Suppose I have a response vector and a factorial design (for simplicity, assume it’s a one-way ANOVA with two treatments). A few Generalized Linear Models (Poisson, Negative Binomial, etc) are fitted to the data. This is done separately for each of K experimental units. Each unit has a distinct response vector, but the design matrix is the same across units.
There are a few ways to decide what particular GLM (i.e. the distribution of response) to use for each unit. E.g. one can say that the choice is determined by AIC separately for each unit. Apparently, using such unit-specific GLM amounts to a higher number of effective parameters, so it may be the case that using the same GLM for all units works better overall.
The problem is that there is no treatment effect in any of the units, so I can’t construct a ROC curve because it requires having both true positives and true negatives, and the former are absent here. What I can and will do is to check whether the test size is preserved (i.e. a “good” strategy should result in calling about 5% of the units when testing for the treatment effect with the cutoff p-value = 0.05).

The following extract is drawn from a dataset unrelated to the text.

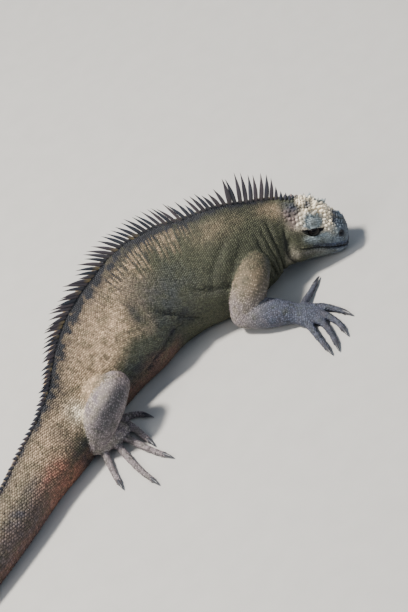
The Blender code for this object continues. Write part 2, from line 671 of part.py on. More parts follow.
def foot(name, sole, digits, tone, claw_tone):
    """The palm or sole with its five digits as one solid, and the five claws."""
    sole = np.asarray(sole, float)
    whole = loft(name, tube_rings(sole[:, :3], sole[:, 3], sole[:, 4], 5, 12, round_ends=2), tone)
    pieces = []
    for number, (x, y, heading, end_heading, length) in enumerate(digits, start=1):
        start = math.radians(heading)
        root = (x - DIGIT_SUNK * math.cos(start), y - DIGIT_SUNK * math.sin(start))
        rows = digit_rows(root, heading, end_heading, length + DIGIT_SUNK)
        pieces.append(loft("digit", tube_rings(rows[:, :3], rows[:, 3], rows[:, 4], 6, 6)))
        last = rows[-1, :2] - rows[-2, :2]
        claw(f"{name}_claw_{number}", rows[-1], math.atan2(last[1], last[0]), claw_tone)
    combine(whole, pieces)
    return whole


def claw(name, end, heading, tone):
    """A claw: a curved cone that starts just past the digit's end and bends to the floor."""
    t = np.linspace(0.0, 0.93, 4)
    reach = 2.0 * GAP + CLAW_LENGTH * t
    path = np.column_stack([
        end[0] + reach * math.cos(heading),
        end[1] + reach * math.sin(heading),
        end[2] + 0.2 - 1.4 * t ** 2 + 3.0 * t ** 2 * (1 - t),
    ])
    radius = CLAW_RADIUS * (1 - t) ** 0.7 + 0.15
    return loft(name, tube_rings(path, radius, radius * 1.15, 4, 5), tone)


def build_limb(side, names, tables, digits, tones):
    """A limb: two lengths and a foot, each cut clear of the trunk and of the one before."""
    tone = tones["limb_scales"]
    upper = limb(f"{names[0]}_{side}", tables[0][side], tone)
    combine(upper, [grown_trunk()], "DIFFERENCE")
    lower = limb(f"{names[1]}_{side}", tables[1][side], tone)
    combine(lower, [grown_trunk(), limb("grown", tables[0][side], grow=GAP)], "DIFFERENCE")
    end = foot(f"{names[2]}_{side}", tables[2][side], digits[side], tone, tones["claw_horn"])
    combine(end, [grown_trunk(), limb("grown", tables[1][side], grow=GAP)], "DIFFERENCE")


def main():
    for obj in list(bpy.data.objects):
        bpy.data.objects.remove(obj)
    tones = {name: make_tone(name) for name in SKIN}
    rng = np.random.default_rng(SEED)
    build_head(tones, rng)
    trunk = trunk_distances()
    trunk_length("neck", trunk[0], TRUNK_AROUND, tones["neck_skin"], rng)
    for name, s in zip(("torso_front", "torso_middle", "torso_rear"), trunk[1:4]):
        trunk_length(name, s, TRUNK_AROUND, tones["flank_scales"], rng)
    trunk_length("tail_1", trunk[4], TRUNK_AROUND, tones["tail_scales"], rng)
    ends = TAIL_CUTS[2:] + [STATION[-1]]
    for number, (start, end) in enumerate(zip(TAIL_CUTS[1:], ends), start=2):
        s = ring_distances(start, end, 15.0)
        trunk_length(f"tail_{number}", s, TAIL_AROUND, tones["tail_scales"], rng)
    for side in ("right", "left"):
        build_limb(side, ("upper_arm", "forearm", "hand"), (UPPER_ARM, FOREARM, PALM), FINGERS, tones)
        build_limb(side, ("thigh", "shank", "foot"), (THIGH, SHANK, SOLE), TOES, tones)
    for obj in bpy.data.objects:
        obj.data.shade_smooth()
        obj.data.set_sharp_from_angle(angle=SHARP)


if __name__ == "__main__":
    main()
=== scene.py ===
# %% [markdown]
# # A marine iguana at rest, life size
#
# A marine iguana dozes, its back arched and bent to one side, its chin on the ground. The
# solids give its outline. This script gives its hide: one closed skin, tens of thousands
# of small raised scales that follow the body, the horny spines of the crest, crusted
# cone-shaped scales on the head, eyes between narrowed lids, and claws.

# %% Set-up
import json
import math

import bmesh
import bpy
import numpy as np
from mathutils import Matrix
from mathutils.bvhtree import BVHTree

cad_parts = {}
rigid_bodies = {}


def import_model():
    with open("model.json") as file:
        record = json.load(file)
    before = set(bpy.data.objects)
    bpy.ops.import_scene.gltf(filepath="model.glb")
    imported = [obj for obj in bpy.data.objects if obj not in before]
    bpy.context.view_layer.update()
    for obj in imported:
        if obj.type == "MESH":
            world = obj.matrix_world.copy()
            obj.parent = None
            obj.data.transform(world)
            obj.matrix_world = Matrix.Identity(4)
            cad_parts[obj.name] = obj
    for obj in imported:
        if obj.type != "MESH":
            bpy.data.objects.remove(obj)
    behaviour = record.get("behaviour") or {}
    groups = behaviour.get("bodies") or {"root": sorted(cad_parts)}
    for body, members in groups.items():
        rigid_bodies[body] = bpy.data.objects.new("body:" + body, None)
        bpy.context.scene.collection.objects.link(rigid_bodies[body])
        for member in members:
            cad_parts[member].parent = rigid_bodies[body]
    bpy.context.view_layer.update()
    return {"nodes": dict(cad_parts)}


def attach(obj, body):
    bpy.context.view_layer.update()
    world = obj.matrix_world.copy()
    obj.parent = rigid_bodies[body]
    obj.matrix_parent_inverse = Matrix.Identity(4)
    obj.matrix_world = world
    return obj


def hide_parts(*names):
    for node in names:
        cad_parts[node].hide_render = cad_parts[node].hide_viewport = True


for startup in list(bpy.data.objects):
    bpy.data.objects.remove(startup)
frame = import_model()
MM = 0.001
rng = np.random.default_rng(23)

# %% [markdown]
# ## The body's measure
#
# On the real animal the head, trunk and tail are one tapering tube over a curved spine.
# It could be sculpted by hand. Here it is a section carried along an axis instead, the
# same one that the solids follow, because every later step can then ask for any place
# on it by two numbers: the distance behind the snout and the angle from the middle of
# the back. All lengths are in millimetres.

# %% The body's sections
SNOUT = np.array([218.0, -31.0, 9.5])
HEAD_HEADING = math.radians(-19.0)
HEAD_DIP = math.radians(25.0)
# Distance behind the snout, half width, height above the axis, depth below it.
HEAD_SECTIONS = np.array([
    [0.0, 3.0, 3.0, 3.0],
    [1.2, 9.5, 9.0, 7.5],
    [4.0, 14.0, 16.0, 10.5],
    [10.0, 17.5, 22.0, 13.0],
    [18.0, 19.5, 27.0, 15.0],
    [28.0, 22.0, 33.5, 17.0],
    [38.0, 25.0, 39.0, 20.0],
    [48.0, 27.5, 41.0, 24.0],
    [58.0, 29.0, 41.0, 28.0],
    [68.0, 30.5, 40.0, 32.0],
])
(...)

I am wondering whether it’s possible to perform a more direct, out-of-sample test. Note that the value of predicted response is equal to the corresponding cell mean regardless of what GLM is used. Therefore, I will have to compare not the accuracy of predicting the future response, but the accuracy of predicting the variance of response or some other statistic.
E.g. suppose for each unit I have 20 observations per treatment. I use 10 observations per treatment to fit a few GLMs. Each GLM produces an estimate of response variance in each cell. Using the other half of the sample, I compute the observed variance in each cell and the discrepancy between the observed and predicted values. The discrepancy measures are summed up across all of the units.
If you have seen something like that before, please provide suggestions and references.